That husband and wife may during coverture make contracts for the -conveyance of property between themselves which will be good in equity, has long been settled both in Great Britain and here. The court will examine them with *133great care, and when they are found to contain the essential requisites which exist in the case before us, they will always be upheld. Slanning v. Style, 3 P. Wms. 334 ; Lucas v. Lucas, 1 Atk., 270 ; Lady Arundell v. Phipps, 10 Ves., 146 ; Livingston v. Livingston, 2 Johns. Ch., 537 ; Shepard v. Shepard, 7 id., 57 ; Wallingsford v. Allen, 10 Peters, 594 ; Hinman v. Parkis, 33 Conn., 197-8.

The consideration for the promise of Mrs. Haussman was the conveyance to her, and the provision for her support secured by it. That it was valuable and adequate cannot be questioned, nor that it was made for the benefit of herself and her estate. It was reasonable and certain in its terms, and would not if executed interfere with the rights of creditors, and she might well have made the reconveyance in pursuance of it. If it was void at law, its validity in equity cannot now be doubted. Donovan’s Appeal from Probate, 41 Conn., 551 ; Hitchcock v. Kiely, id., 611.

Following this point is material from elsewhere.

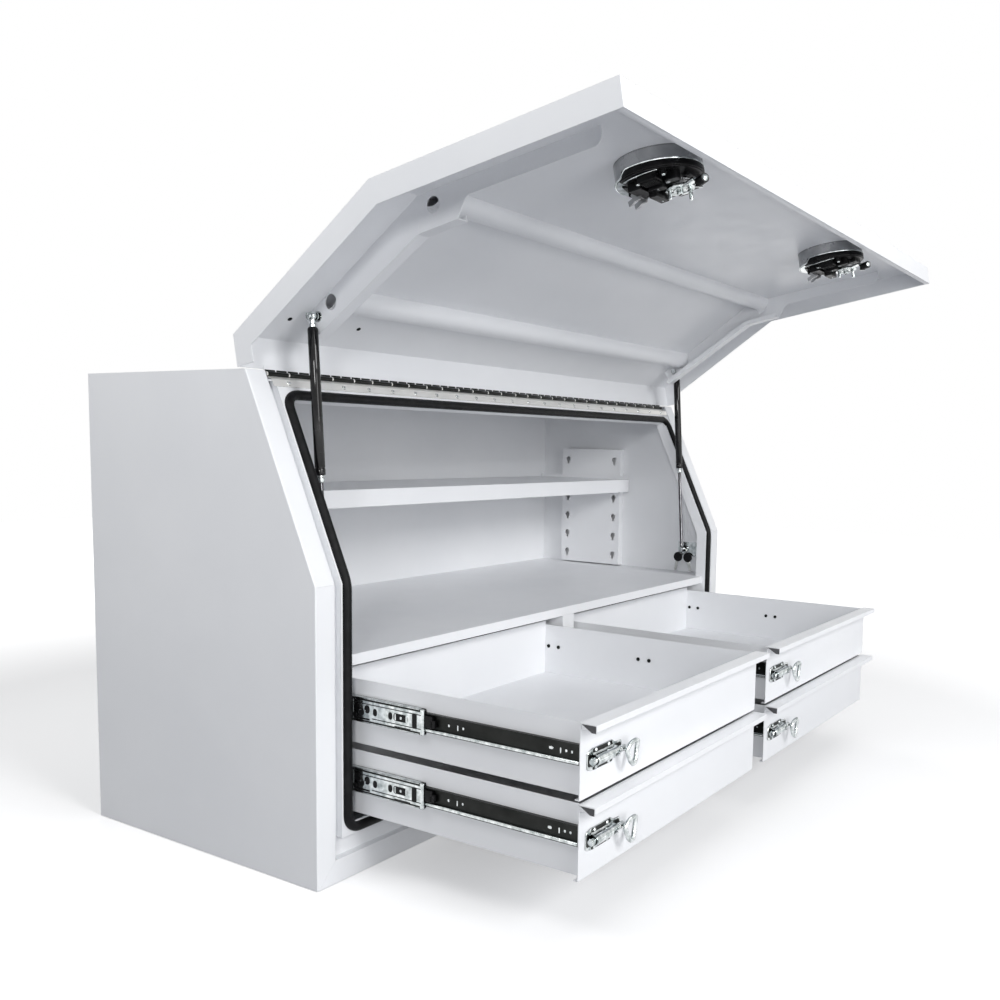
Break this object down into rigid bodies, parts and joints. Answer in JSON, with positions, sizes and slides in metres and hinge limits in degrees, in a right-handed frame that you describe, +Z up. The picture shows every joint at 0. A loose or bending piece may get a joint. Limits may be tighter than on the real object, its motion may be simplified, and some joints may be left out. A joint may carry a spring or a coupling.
{
  "type": "tool storage box",
  "caption": "Gullwing tool storage box of folded white-coated aluminium with a top-hinged lid on gas struts, a shelf and sliding drawers with latches.",
  "frame": {"origin": "middle of the cabinet's footprint, on the floor", "axes": "+X along the front to the right, +Y from front to back, +Z up"},
  "size_m": [1.5, 1.1505, 1.1918],
  "materials": {
    "white_coat": "satin powder coat",
    "seal_rubber": "matte",
    "hinge_steel": "brushed",
    "bright_zinc": "bright zinc plate",
    "dish_steel": "satin",
    "lock_plastic": "matte",
    "strut_black": "gloss",
    "rod_chrome": "ground",
    "slide_zinc": "dark zinc",
    "key_steel": "nickel"
  },
  "bodies": {
    "cabinet": {"side_panel_left": "white_coat", "side_panel_right": "white_coat", "frame_stile_left": "white_coat", "frame_stile_right": "white_coat", "frame_sill": "white_coat", "frame_header": "white_coat", "top_panel": "white_coat", "back_panel": "white_coat", "base_panel": "white_coat", "door_seal": "seal_rubber", "drawer_deck": "white_coat", "drawer_divider": "white_coat", "keyhole_plates": "white_coat", "shelf": "white_coat", "hinge_leaf_cabinet": "hinge_steel", "hinge_pin": "hinge_steel", "slide_rails_fixed": "slide_zinc", "strut_brackets": "bright_zinc", "keys": "key_steel"},
    "lid": {"lid_skin": "white_coat", "lid_stiffener_left": "white_coat", "lid_stiffener_right": "white_coat", "lid_rail_front": "white_coat", "lid_rail_rear": "white_coat", "hinge_leaf_lid": "hinge_steel", "strut_fixings_lid": "bright_zinc", "lock_dishes": "dish_steel", "lock_housings": "lock_plastic"},
    "lock_left": {"lock_handle_left": "bright_zinc", "lock_cam_left": "bright_zinc"},
    "lock_right": {"lock_handle_right": "bright_zinc", "lock_cam_right": "bright_zinc"},
    "strut_rod_left": {"strut_rod_left": "rod_chrome"},
    "strut_cylinder_left": {"strut_cylinder_left": "strut_black"},
    "strut_rod_right": {"strut_rod_right": "rod_chrome"},
    "strut_cylinder_right": {"strut_cylinder_right": "strut_black"},
    "drawer_lower_left": {"drawer_tray_lower_left": "white_coat", "drawer_front_lower_left": "white_coat", "slide_inner_lower_left": "slide_zinc", "latch_plate_lower_left": "bright_zinc"},
    "slide_middle_lower_left": {"slide_middle_lower_left": "slide_zinc"},
    "latch_bolt_lower_left": {"latch_bolt_lower_left": "bright_zinc"},
    "drawer_lower_right": {"drawer_tray_lower_right": "white_coat", "drawer_front_lower_right": "white_coat", "slide_inner_lower_right": "slide_zinc", "latch_plate_lower_right": "bright_zinc"},
    "slide_middle_lower_right": {"slide_middle_lower_right": "slide_zinc"},
    "latch_bolt_lower_right": {"latch_bolt_lower_right": "bright_zinc"},
    "drawer_upper_left": {"drawer_tray_upper_left": "white_coat", "drawer_front_upper_left": "white_coat", "slide_inner_upper_left": "slide_zinc", "latch_plate_upper_left": "bright_zinc"},
    "slide_middle_upper_left": {"slide_middle_upper_left": "slide_zinc"},
    "latch_bolt_upper_left": {"latch_bolt_upper_left": "bright_zinc"},
    "drawer_upper_right": {"drawer_tray_upper_right": "white_coat", "drawer_front_upper_right": "white_coat", "slide_inner_upper_right": "slide_zinc", "latch_plate_upper_right": "bright_zinc"},
    "slide_middle_upper_right": {"slide_middle_upper_right": "slide_zinc"},
    "latch_bolt_upper_right": {"latch_bolt_upper_right": "bright_zinc"}
  },
  "joints": [
    {"name": "lid_hinge", "type": "hinge", "parent": "cabinet", "child": "lid", "pos_m": [0, -0.132, 0.845], "axis": [1, 0, 0], "range_deg": [0, 100]},
    {"name": "lock_turn_left", "type": "hinge", "parent": "lid", "child": "lock_left", "pos_m": [-0.448, -0.77348, 1.1287], "axis": [0, 0.1736, 0.9848], "range_deg": [-57, 33]},
    {"name": "lock_turn_right", "type": "hinge", "parent": "lid", "child": "lock_right", "pos_m": [0.34, -0.77348, 1.1287], "axis": [0, 0.1736, 0.9848], "range_deg": [-57, 33]},
    {"name": "strut_pivot_left", "type": "hinge", "parent": "cabinet", "child": "strut_rod_left", "pos_m": [-0.658, -0.232, 0.452], "axis": [1, 0, 0], "range_deg": [0, 0.731]},
    {"name": "strut_stroke_left", "type": "slide", "parent": "strut_rod_left", "child": "strut_cylinder_left", "axis": [0, -0.0653, -0.9979], "range_m": [0, 0.18146]},
    {"name": "strut_pivot_right", "type": "hinge", "parent": "cabinet", "child": "strut_rod_right", "pos_m": [0.658, -0.232, 0.452], "axis": [1, 0, 0], "range_deg": [0, 0.731]},
    {"name": "strut_stroke_right", "type": "slide", "parent": "strut_rod_right", "child": "strut_cylinder_right", "axis": [0, -0.0653, -0.9979], "range_m": [0, 0.18146]},
    {"name": "drawer_travel_lower_left", "type": "slide", "parent": "cabinet", "child": "drawer_lower_left", "axis": [0, 1, 0], "range_m": [0, 0.482]},
    {"name": "slide_travel_lower_left", "type": "slide", "parent": "cabinet", "child": "slide_middle_lower_left", "axis": [0, 1, 0], "range_m": [0, 0.241]},
    {"name": "bolt_travel_lower_left", "type": "slide", "parent": "drawer_lower_left", "child": "latch_bolt_lower_left", "axis": [-1, 0, 0], "range_m": [0, 0.03]},
    {"name": "drawer_travel_lower_right", "type": "slide", "parent": "cabinet", "child": "drawer_lower_right", "axis": [0, 1, 0], "range_m": [0, 0.482]},
    {"name": "slide_travel_lower_right", "type": "slide", "parent": "cabinet", "child": "slide_middle_lower_right", "axis": [0, 1, 0], "range_m": [0, 0.241]},
    {"name": "bolt_travel_lower_right", "type": "slide", "parent": "drawer_lower_right", "child": "latch_bolt_lower_right", "axis": [-1, 0, 0], "range_m": [0, 0.03]},
    {"name": "drawer_travel_upper_left", "type": "slide", "parent": "cabinet", "child": "drawer_upper_left", "axis": [0, 1, 0], "range_m": [0, 0.482]},
    {"name": "slide_travel_upper_left", "type": "slide", "parent": "cabinet", "child": "slide_middle_upper_left", "axis": [0, 1, 0], "range_m": [0, 0.241]},
    {"name": "bolt_travel_upper_left", "type": "slide", "parent": "drawer_upper_left", "child": "latch_bolt_upper_left", "axis": [-1, 0, 0], "range_m": [0, 0.03]},
    {"name": "drawer_travel_upper_right", "type": "slide", "parent": "cabinet", "child": "drawer_upper_right", "axis": [0, 1, 0], "range_m": [0, 0.482]},
    {"name": "slide_travel_upper_right", "type": "slide", "parent": "cabinet", "child": "slide_middle_upper_right", "axis": [0, 1, 0], "range_m": [0, 0.241]},
    {"name": "bolt_travel_upper_right", "type": "slide", "parent": "drawer_upper_right", "child": "latch_bolt_upper_right", "axis": [-1, 0, 0], "range_m": [0, 0.03]}
  ],
  "couplings": [
    {"joint": "strut_pivot_left", "follows": "lid_hinge", "ratio": 0.0073002},
    {"joint": "strut_stroke_left", "follows": "lid_hinge", "m_per_rad": 0.10391},
    {"joint": "strut_pivot_right", "follows": "lid_hinge", "ratio": 0.0073002},
    {"joint": "strut_stroke_right", "follows": "lid_hinge", "m_per_rad": 0.10391},
    {"joint": "drawer_travel_lower_left", "follows": "lid_hinge", "m_per_rad": 0.27616},
    {"joint": "slide_travel_lower_left", "follows": "lid_hinge", "m_per_rad": 0.13808},
    {"joint": "drawer_travel_lower_right", "follows": "lid_hinge", "m_per_rad": 0.27616},
    {"joint": "slide_travel_lower_right", "follows": "lid_hinge", "m_per_rad": 0.13808},
    {"joint": "drawer_travel_upper_left", "follows": "lid_hinge", "m_per_rad": 0.27616},
    {"joint": "slide_travel_upper_left", "follows": "lid_hinge", "m_per_rad": 0.13808},
    {"joint": "drawer_travel_upper_right", "follows": "lid_hinge", "m_per_rad": 0.27616},
    {"joint": "slide_travel_upper_right", "follows": "lid_hinge", "m_per_rad": 0.13808}
  ]
}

It is said the property was not her sole and separate estate, and therefore her promise to reconvey was invalid. This objection has been practically disposed of in what is said respecting the validity of the promise. As the promise by which she obtained the conveyance was for the benefit of herself and her estate, it is unimportant whether the property to which it related was her sole and separate estate. The contract of a married woman for the benefit of herself or her estate is binding in equity, and the estate affected by it need not be held by her to her sole and separate use. See authorities last above cited.

The statute of frauds is also interposed as a defence. If this was a contract relating to the sale of land, and therefore originally within the statute, it was part of an agreement which had been fully performed by the other contracting party to it, and therefore taken from its operation. It is not objectionable for the reason that the promise was not to be performed within a year. No time for performance was stipulated, and it might have been made at any time. That statute has no application to this case. Hayden v. Denslow, 27 Conn., 341 ; 1 Rev. Swift’s Dig., 255, and cases cited.

*134It is claimed that the mistake was one of law and not of fact, and that therefore a court of equity can give no relief. This has been considered the general rule on the subject, but in Stedwell v. Anderson, 21 Conn., 144, the court say that it is not of universal or unqualified application. And in Patterson v. Bloomer, 35 Conn., 64, a case where the parties were mistaken as to the legal effect of a chattel mortgage under which possession was not retained by the vendee, and where a specific performance of the contract was asked, Butler, J., giving the opinion of the court says: “The parties were mistaken. Such a mortgage would be worthless unless possession was retained by the vendee. It is too clear for doubt that the respondent never would have entered into that agreement but for the mistaken supposition that in the execution of it he was to have the protection of a valid mortgage. It is equally clear that such a mistake is a most material one, and that it was the right and duty of the respondent to refuse to execute the agreement on discovering it, and it would be grossly inequitable and unjust to compel him to perform it.”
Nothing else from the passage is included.